One of the things that they shared, which I thought was really interesting, is even despite deep discounts on some of these general merchandise categories, the consumer is reticent to buy. So that might also be a signal of just how promotional the holiday period is going to have to be in order to convince consumers that it's worth the purchase, even at a discount, but also maybe even compromising some of those needs for a little bit to buy into the wants. So it's taking a lot more to shift the consumer as well.
BRIAN SOZZI: Stephanie, what are the aftershocks to this warning for some of the companies that you, in fact, cover, like a Mattel like a Hasbro-- so the toy makers-- even the makeup companies.

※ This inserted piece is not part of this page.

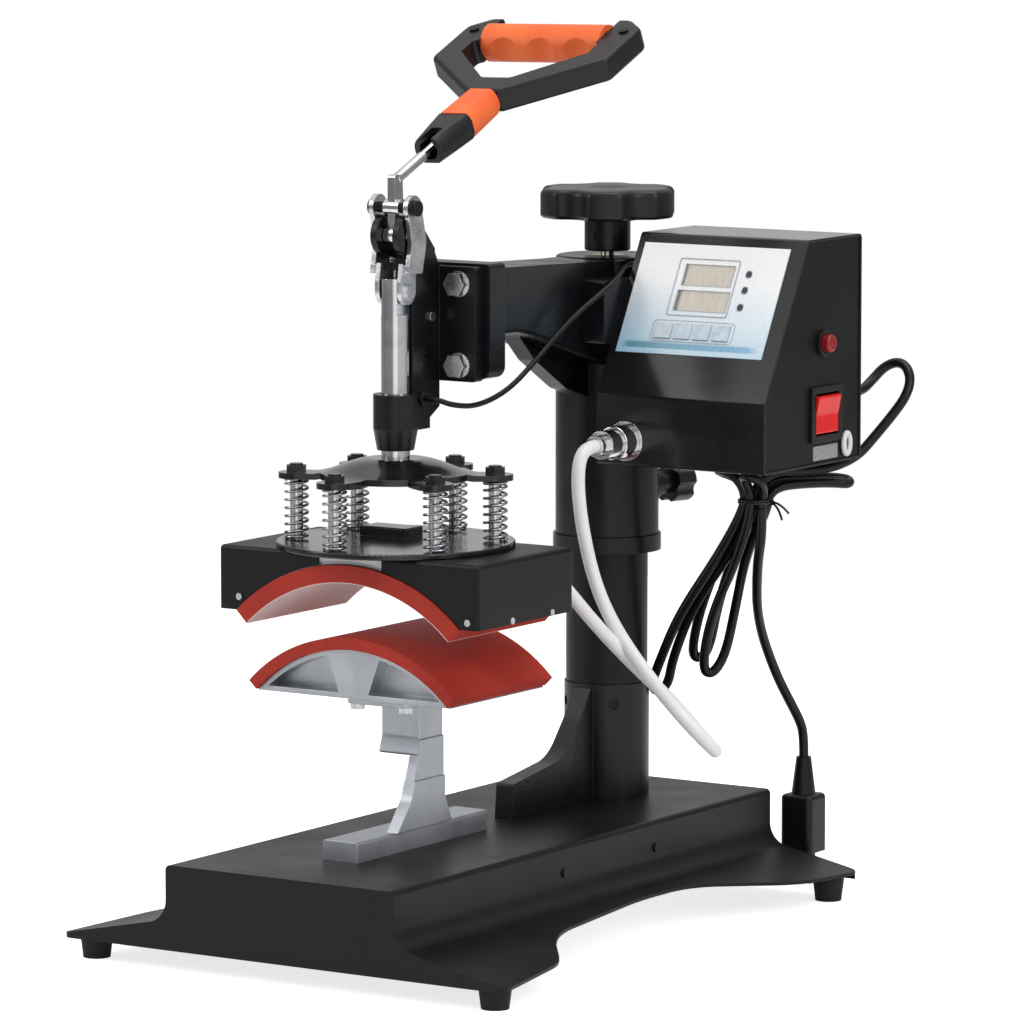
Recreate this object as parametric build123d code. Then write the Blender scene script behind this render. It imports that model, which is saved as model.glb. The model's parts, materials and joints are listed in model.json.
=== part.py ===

Now, are they suddenly at risk of coming out warnings of their own?
STEPHANIE WISSINK: Yeah, I think there's a really good exercise now to go through and look at general merchandise exposure to the mass channel, broadly. Clearly, we see Walmart being more grocery index, so their exposure to general merchandise is much smaller than other companies like a Target. But we're having to go through and really stress-test our models one more time around order cuts.
And I remember this in 2000 and 2008, where the cuts weren't big enough the first time. And we had to go back and do remedial cuts again, and there were downstream cuts that happened. So any time we hear a company of this size cutting orders, we have to go through and look at the big suppliers, and that would include the toy companies, electronics, soft home, hard home.
Clearly, apparel is an area where they're seeing some weakness. So I think broadly, we're taking a closer look at general merchandise estimates for the back half of the year, and even into '23 at this point. I think it's smart now to start to look at this as the first stage of what might be a multi-quarter phase of reduction in inventory.
BRAD SMITH: Steph, thanks so much for joining us here today. Always a pleasure to get your perspective and insight on all of these retail market players, but especially Walmart here on the day, on this massive news from the company. That is Steph Wissink, who is the Jefferies senior research analyst. Thanks so much.